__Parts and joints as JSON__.
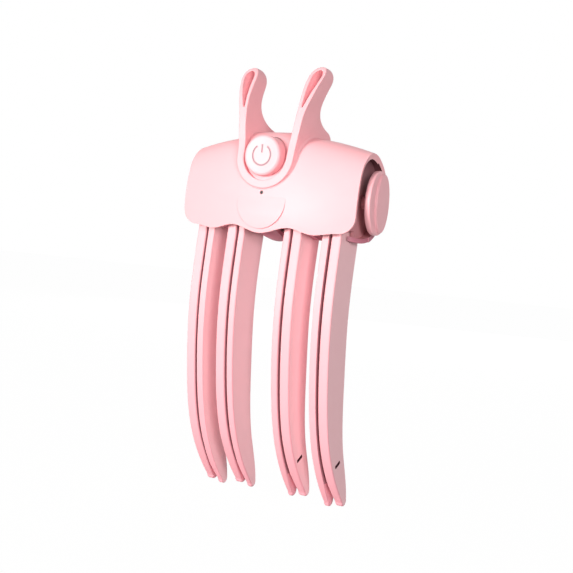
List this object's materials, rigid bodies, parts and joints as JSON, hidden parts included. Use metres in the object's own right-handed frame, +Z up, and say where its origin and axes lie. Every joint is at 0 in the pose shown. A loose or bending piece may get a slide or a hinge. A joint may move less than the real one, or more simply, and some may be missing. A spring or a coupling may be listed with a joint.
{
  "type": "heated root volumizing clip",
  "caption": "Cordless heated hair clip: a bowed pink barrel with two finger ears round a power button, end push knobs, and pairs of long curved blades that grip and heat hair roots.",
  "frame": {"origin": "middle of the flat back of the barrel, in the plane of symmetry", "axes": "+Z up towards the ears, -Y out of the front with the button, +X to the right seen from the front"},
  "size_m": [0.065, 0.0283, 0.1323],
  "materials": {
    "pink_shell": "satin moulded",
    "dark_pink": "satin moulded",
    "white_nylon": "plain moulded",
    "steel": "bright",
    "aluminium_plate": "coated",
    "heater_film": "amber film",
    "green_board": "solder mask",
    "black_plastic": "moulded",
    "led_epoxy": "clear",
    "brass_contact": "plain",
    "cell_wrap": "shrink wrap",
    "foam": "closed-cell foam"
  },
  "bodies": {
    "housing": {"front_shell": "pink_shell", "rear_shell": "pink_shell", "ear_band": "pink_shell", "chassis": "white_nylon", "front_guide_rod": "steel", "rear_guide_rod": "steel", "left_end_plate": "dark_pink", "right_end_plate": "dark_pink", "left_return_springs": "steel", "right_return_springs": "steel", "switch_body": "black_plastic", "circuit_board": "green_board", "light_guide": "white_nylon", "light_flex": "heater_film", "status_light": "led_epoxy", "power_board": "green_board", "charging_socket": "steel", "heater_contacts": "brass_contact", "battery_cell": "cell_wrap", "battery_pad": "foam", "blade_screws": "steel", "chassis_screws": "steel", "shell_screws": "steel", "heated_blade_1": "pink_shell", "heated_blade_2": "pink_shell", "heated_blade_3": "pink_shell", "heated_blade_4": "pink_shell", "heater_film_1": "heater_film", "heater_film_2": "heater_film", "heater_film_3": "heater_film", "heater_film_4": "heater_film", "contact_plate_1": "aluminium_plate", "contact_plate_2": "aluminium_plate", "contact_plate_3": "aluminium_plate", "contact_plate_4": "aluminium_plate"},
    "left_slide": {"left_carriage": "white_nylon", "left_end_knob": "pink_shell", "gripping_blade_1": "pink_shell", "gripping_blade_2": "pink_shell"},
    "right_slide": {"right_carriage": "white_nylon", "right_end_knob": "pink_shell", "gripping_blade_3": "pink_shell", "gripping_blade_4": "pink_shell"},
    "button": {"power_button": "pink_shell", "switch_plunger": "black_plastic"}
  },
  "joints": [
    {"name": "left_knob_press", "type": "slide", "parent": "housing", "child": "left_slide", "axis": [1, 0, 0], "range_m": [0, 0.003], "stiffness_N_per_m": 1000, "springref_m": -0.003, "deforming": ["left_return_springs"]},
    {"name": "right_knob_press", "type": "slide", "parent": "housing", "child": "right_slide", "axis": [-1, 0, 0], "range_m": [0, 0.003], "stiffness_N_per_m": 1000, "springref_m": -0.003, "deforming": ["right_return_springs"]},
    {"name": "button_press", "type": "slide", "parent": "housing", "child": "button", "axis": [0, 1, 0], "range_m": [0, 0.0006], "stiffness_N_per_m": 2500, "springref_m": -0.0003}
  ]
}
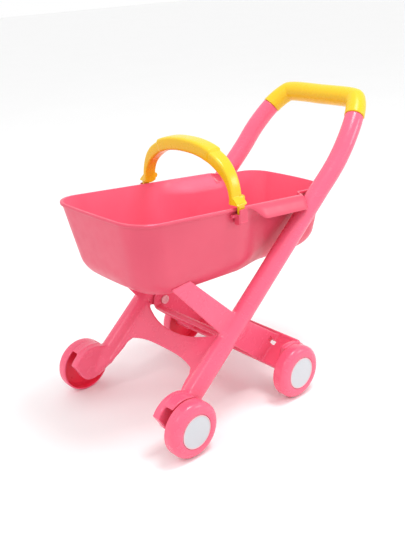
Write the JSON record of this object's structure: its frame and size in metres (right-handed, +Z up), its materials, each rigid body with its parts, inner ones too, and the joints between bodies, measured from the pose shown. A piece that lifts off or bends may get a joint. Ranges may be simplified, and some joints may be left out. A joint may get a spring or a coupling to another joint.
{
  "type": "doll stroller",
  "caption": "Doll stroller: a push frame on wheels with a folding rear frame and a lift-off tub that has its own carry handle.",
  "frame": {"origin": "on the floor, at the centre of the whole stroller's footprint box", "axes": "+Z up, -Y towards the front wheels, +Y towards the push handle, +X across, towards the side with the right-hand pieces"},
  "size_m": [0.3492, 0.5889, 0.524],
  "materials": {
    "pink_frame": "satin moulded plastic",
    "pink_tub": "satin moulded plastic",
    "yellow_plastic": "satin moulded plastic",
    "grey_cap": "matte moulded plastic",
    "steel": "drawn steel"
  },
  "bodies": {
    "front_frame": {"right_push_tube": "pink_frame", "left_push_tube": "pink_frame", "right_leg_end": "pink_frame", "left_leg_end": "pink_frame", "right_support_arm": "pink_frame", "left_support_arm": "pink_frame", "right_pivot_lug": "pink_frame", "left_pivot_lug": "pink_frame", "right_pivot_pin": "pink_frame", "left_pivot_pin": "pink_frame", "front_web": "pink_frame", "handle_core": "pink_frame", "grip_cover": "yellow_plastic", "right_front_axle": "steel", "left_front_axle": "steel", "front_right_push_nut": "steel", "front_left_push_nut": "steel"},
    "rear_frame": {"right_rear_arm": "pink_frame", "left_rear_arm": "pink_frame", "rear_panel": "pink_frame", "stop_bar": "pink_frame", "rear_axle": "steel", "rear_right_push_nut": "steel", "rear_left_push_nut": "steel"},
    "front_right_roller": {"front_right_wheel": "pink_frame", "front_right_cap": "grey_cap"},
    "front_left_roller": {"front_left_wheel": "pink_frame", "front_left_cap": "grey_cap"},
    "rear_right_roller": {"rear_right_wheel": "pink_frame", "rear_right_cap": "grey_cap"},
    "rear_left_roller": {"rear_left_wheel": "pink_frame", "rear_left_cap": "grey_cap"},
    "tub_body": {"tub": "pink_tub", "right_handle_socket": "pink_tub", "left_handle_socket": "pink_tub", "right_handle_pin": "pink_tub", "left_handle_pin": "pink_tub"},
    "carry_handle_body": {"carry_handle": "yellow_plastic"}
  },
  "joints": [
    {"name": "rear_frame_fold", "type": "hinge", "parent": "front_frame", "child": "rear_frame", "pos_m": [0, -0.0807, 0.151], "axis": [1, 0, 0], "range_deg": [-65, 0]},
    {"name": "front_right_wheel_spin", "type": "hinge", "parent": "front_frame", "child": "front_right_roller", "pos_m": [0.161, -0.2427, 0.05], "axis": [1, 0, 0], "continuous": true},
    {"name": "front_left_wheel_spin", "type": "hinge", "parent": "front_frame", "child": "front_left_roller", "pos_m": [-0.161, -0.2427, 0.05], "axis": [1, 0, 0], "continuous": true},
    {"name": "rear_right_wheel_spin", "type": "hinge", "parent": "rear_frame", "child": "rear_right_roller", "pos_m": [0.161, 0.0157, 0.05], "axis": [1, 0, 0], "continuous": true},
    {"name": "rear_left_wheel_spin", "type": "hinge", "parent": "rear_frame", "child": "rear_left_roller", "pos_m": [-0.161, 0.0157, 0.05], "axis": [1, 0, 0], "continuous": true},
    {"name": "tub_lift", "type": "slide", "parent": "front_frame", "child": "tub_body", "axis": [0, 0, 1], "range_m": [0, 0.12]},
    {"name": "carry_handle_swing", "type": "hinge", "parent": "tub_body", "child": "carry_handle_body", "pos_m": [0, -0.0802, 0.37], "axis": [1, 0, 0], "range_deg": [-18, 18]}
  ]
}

__Exercise prompt__. Please reproduce each line exactly as written.

__Response__.
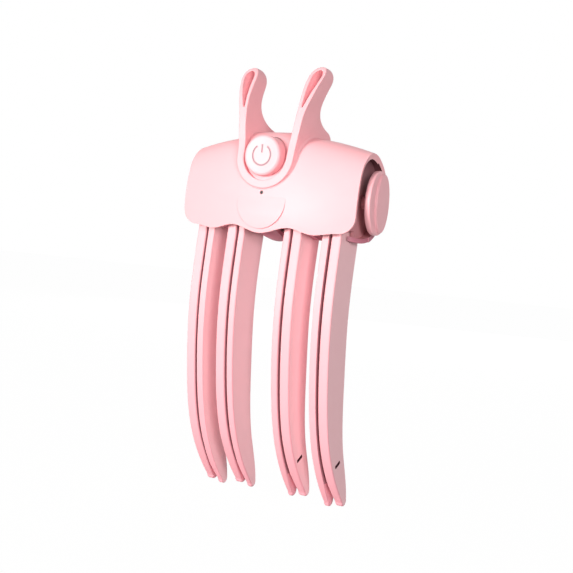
List this object's materials, rigid bodies, parts and joints as JSON, hidden parts included. Use metres in the object's own right-handed frame, +Z up, and say where its origin and axes lie. Every joint is at 0 in the pose shown. A loose or bending piece may get a slide or a hinge. A joint may move less than the real one, or more simply, and some may be missing. A spring or a coupling may be listed with a joint.
{
  "type": "heated root volumizing clip",
  "caption": "Cordless heated hair clip: a bowed pink barrel with two finger ears round a power button, end push knobs, and pairs of long curved blades that grip and heat hair roots.",
  "frame": {"origin": "middle of the flat back of the barrel, in the plane of symmetry", "axes": "+Z up towards the ears, -Y out of the front with the button, +X to the right seen from the front"},
  "size_m": [0.065, 0.0283, 0.1323],
  "materials": {
    "pink_shell": "satin moulded",
    "dark_pink": "satin moulded",
    "white_nylon": "plain moulded",
    "steel": "bright",
    "aluminium_plate": "coated",
    "heater_film": "amber film",
    "green_board": "solder mask",
    "black_plastic": "moulded",
    "led_epoxy": "clear",
    "brass_contact": "plain",
    "cell_wrap": "shrink wrap",
    "foam": "closed-cell foam"
  },
  "bodies": {
    "housing": {"front_shell": "pink_shell", "rear_shell": "pink_shell", "ear_band": "pink_shell", "chassis": "white_nylon", "front_guide_rod": "steel", "rear_guide_rod": "steel", "left_end_plate": "dark_pink", "right_end_plate": "dark_pink", "left_return_springs": "steel", "right_return_springs": "steel", "switch_body": "black_plastic", "circuit_board": "green_board", "light_guide": "white_nylon", "light_flex": "heater_film", "status_light": "led_epoxy", "power_board": "green_board", "charging_socket": "steel", "heater_contacts": "brass_contact", "battery_cell": "cell_wrap", "battery_pad": "foam", "blade_screws": "steel", "chassis_screws": "steel", "shell_screws": "steel", "heated_blade_1": "pink_shell", "heated_blade_2": "pink_shell", "heated_blade_3": "pink_shell", "heated_blade_4": "pink_shell", "heater_film_1": "heater_film", "heater_film_2": "heater_film", "heater_film_3": "heater_film", "heater_film_4": "heater_film", "contact_plate_1": "aluminium_plate", "contact_plate_2": "aluminium_plate", "contact_plate_3": "aluminium_plate", "contact_plate_4": "aluminium_plate"},
    "left_slide": {"left_carriage": "white_nylon", "left_end_knob": "pink_shell", "gripping_blade_1": "pink_shell", "gripping_blade_2": "pink_shell"},
    "right_slide": {"right_carriage": "white_nylon", "right_end_knob": "pink_shell", "gripping_blade_3": "pink_shell", "gripping_blade_4": "pink_shell"},
    "button": {"power_button": "pink_shell", "switch_plunger": "black_plastic"}
  },
  "joints": [
    {"name": "left_knob_press", "type": "slide", "parent": "housing", "child": "left_slide", "axis": [1, 0, 0], "range_m": [0, 0.003], "stiffness_N_per_m": 1000, "springref_m": -0.003, "deforming": ["left_return_springs"]},
    {"name": "right_knob_press", "type": "slide", "parent": "housing", "child": "right_slide", "axis": [-1, 0, 0], "range_m": [0, 0.003], "stiffness_N_per_m": 1000, "springref_m": -0.003, "deforming": ["right_return_springs"]},
    {"name": "button_press", "type": "slide", "parent": "housing", "child": "button", "axis": [0, 1, 0], "range_m": [0, 0.0006], "stiffness_N_per_m": 2500, "springref_m": -0.0003}
  ]
}
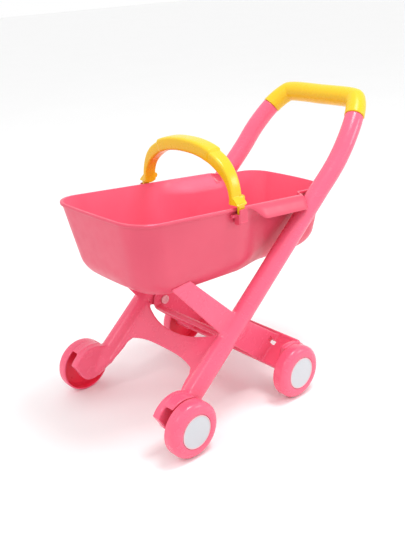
Write the JSON record of this object's structure: its frame and size in metres (right-handed, +Z up), its materials, each rigid body with its parts, inner ones too, and the joints between bodies, measured from the pose shown. A piece that lifts off or bends may get a joint. Ranges may be simplified, and some joints may be left out. A joint may get a spring or a coupling to another joint.
{
  "type": "doll stroller",
  "caption": "Doll stroller: a push frame on wheels with a folding rear frame and a lift-off tub that has its own carry handle.",
  "frame": {"origin": "on the floor, at the centre of the whole stroller's footprint box", "axes": "+Z up, -Y towards the front wheels, +Y towards the push handle, +X across, towards the side with the right-hand pieces"},
  "size_m": [0.3492, 0.5889, 0.524],
  "materials": {
    "pink_frame": "satin moulded plastic",
    "pink_tub": "satin moulded plastic",
    "yellow_plastic": "satin moulded plastic",
    "grey_cap": "matte moulded plastic",
    "steel": "drawn steel"
  },
  "bodies": {
    "front_frame": {"right_push_tube": "pink_frame", "left_push_tube": "pink_frame", "right_leg_end": "pink_frame", "left_leg_end": "pink_frame", "right_support_arm": "pink_frame", "left_support_arm": "pink_frame", "right_pivot_lug": "pink_frame", "left_pivot_lug": "pink_frame", "right_pivot_pin": "pink_frame", "left_pivot_pin": "pink_frame", "front_web": "pink_frame", "handle_core": "pink_frame", "grip_cover": "yellow_plastic", "right_front_axle": "steel", "left_front_axle": "steel", "front_right_push_nut": "steel", "front_left_push_nut": "steel"},
    "rear_frame": {"right_rear_arm": "pink_frame", "left_rear_arm": "pink_frame", "rear_panel": "pink_frame", "stop_bar": "pink_frame", "rear_axle": "steel", "rear_right_push_nut": "steel", "rear_left_push_nut": "steel"},
    "front_right_roller": {"front_right_wheel": "pink_frame", "front_right_cap": "grey_cap"},
    "front_left_roller": {"front_left_wheel": "pink_frame", "front_left_cap": "grey_cap"},
    "rear_right_roller": {"rear_right_wheel": "pink_frame", "rear_right_cap": "grey_cap"},
    "rear_left_roller": {"rear_left_wheel": "pink_frame", "rear_left_cap": "grey_cap"},
    "tub_body": {"tub": "pink_tub", "right_handle_socket": "pink_tub", "left_handle_socket": "pink_tub", "right_handle_pin": "pink_tub", "left_handle_pin": "pink_tub"},
    "carry_handle_body": {"carry_handle": "yellow_plastic"}
  },
  "joints": [
    {"name": "rear_frame_fold", "type": "hinge", "parent": "front_frame", "child": "rear_frame", "pos_m": [0, -0.0807, 0.151], "axis": [1, 0, 0], "range_deg": [-65, 0]},
    {"name": "front_right_wheel_spin", "type": "hinge", "parent": "front_frame", "child": "front_right_roller", "pos_m": [0.161, -0.2427, 0.05], "axis": [1, 0, 0], "continuous": true},
    {"name": "front_left_wheel_spin", "type": "hinge", "parent": "front_frame", "child": "front_left_roller", "pos_m": [-0.161, -0.2427, 0.05], "axis": [1, 0, 0], "continuous": true},
    {"name": "rear_right_wheel_spin", "type": "hinge", "parent": "rear_frame", "child": "rear_right_roller", "pos_m": [0.161, 0.0157, 0.05], "axis": [1, 0, 0], "continuous": true},
    {"name": "rear_left_wheel_spin", "type": "hinge", "parent": "rear_frame", "child": "rear_left_roller", "pos_m": [-0.161, 0.0157, 0.05], "axis": [1, 0, 0], "continuous": true},
    {"name": "tub_lift", "type": "slide", "parent": "front_frame", "child": "tub_body", "axis": [0, 0, 1], "range_m": [0, 0.12]},
    {"name": "carry_handle_swing", "type": "hinge", "parent": "tub_body", "child": "carry_handle_body", "pos_m": [0, -0.0802, 0.37], "axis": [1, 0, 0], "range_deg": [-18, 18]}
  ]
}